• [Objective] Copy each line that contains the word "shown".
........
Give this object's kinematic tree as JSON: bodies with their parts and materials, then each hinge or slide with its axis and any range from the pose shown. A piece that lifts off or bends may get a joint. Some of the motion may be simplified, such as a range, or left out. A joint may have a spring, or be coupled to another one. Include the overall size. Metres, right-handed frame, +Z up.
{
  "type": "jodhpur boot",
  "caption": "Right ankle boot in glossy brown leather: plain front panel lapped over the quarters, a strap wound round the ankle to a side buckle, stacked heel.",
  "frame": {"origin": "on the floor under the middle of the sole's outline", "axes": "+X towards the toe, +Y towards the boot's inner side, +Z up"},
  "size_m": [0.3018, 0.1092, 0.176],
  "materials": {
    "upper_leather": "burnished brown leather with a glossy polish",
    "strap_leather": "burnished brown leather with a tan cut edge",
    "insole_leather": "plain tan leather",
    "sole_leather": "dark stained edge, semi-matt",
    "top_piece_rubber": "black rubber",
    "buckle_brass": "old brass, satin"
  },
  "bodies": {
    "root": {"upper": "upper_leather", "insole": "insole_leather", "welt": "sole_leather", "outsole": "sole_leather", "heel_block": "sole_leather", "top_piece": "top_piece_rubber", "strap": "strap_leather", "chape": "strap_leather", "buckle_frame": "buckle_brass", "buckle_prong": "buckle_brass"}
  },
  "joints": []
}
........
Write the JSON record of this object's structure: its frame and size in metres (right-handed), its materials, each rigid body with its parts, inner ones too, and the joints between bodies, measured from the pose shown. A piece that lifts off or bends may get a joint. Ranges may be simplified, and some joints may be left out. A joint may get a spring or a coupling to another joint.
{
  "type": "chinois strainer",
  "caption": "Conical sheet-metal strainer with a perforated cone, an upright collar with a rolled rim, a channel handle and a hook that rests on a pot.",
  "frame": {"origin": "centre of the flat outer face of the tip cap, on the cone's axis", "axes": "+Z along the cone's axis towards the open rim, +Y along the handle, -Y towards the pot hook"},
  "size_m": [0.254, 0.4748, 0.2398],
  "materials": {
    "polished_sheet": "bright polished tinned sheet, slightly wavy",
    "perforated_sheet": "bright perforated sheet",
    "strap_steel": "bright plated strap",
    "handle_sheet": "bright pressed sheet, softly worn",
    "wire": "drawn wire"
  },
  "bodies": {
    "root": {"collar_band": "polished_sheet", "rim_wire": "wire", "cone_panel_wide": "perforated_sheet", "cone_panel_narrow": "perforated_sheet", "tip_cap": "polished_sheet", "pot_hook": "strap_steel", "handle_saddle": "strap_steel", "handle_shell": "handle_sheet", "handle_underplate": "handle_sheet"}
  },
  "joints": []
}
........
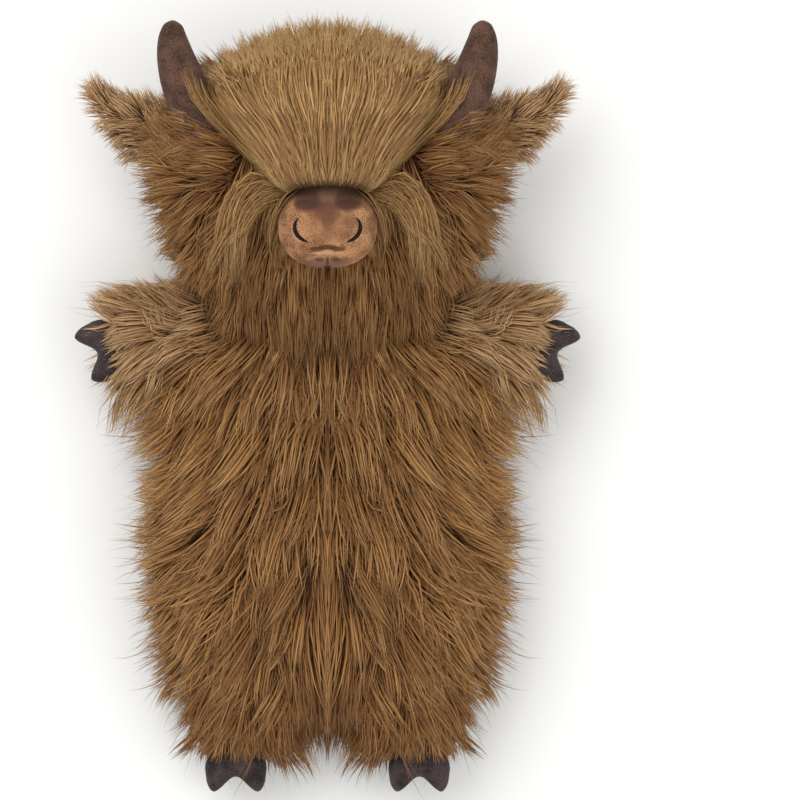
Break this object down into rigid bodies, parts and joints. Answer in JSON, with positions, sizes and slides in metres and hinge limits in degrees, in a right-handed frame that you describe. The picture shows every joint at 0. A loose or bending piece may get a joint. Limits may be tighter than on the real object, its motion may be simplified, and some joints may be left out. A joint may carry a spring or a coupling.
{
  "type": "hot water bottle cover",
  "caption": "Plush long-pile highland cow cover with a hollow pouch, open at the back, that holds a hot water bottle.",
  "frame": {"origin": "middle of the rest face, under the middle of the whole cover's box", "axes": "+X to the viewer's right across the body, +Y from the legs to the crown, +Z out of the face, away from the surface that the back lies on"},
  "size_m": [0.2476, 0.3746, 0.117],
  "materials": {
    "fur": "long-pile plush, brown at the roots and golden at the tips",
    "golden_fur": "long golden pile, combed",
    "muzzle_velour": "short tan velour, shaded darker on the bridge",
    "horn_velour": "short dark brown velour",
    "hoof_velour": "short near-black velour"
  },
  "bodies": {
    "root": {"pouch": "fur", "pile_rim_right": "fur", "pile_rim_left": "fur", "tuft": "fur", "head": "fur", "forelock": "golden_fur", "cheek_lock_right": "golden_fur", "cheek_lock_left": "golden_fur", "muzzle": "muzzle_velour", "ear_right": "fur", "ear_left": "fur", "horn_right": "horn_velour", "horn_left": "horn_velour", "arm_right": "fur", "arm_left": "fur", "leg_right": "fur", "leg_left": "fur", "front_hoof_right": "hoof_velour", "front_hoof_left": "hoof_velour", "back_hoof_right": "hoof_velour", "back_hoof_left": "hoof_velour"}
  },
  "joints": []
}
........
• [Exercise answer]
Give this object's kinematic tree as JSON: bodies with their parts and materials, then each hinge or slide with its axis and any range from the pose shown. A piece that lifts off or bends may get a joint. Some of the motion may be simplified, such as a range, or left out. A joint may have a spring, or be coupled to another one. Include the overall size. Metres, right-handed frame, +Z up.
Write the JSON record of this object's structure: its frame and size in metres (right-handed), its materials, each rigid body with its parts, inner ones too, and the joints between bodies, measured from the pose shown. A piece that lifts off or bends may get a joint. Ranges may be simplified, and some joints may be left out. A joint may get a spring or a coupling to another joint.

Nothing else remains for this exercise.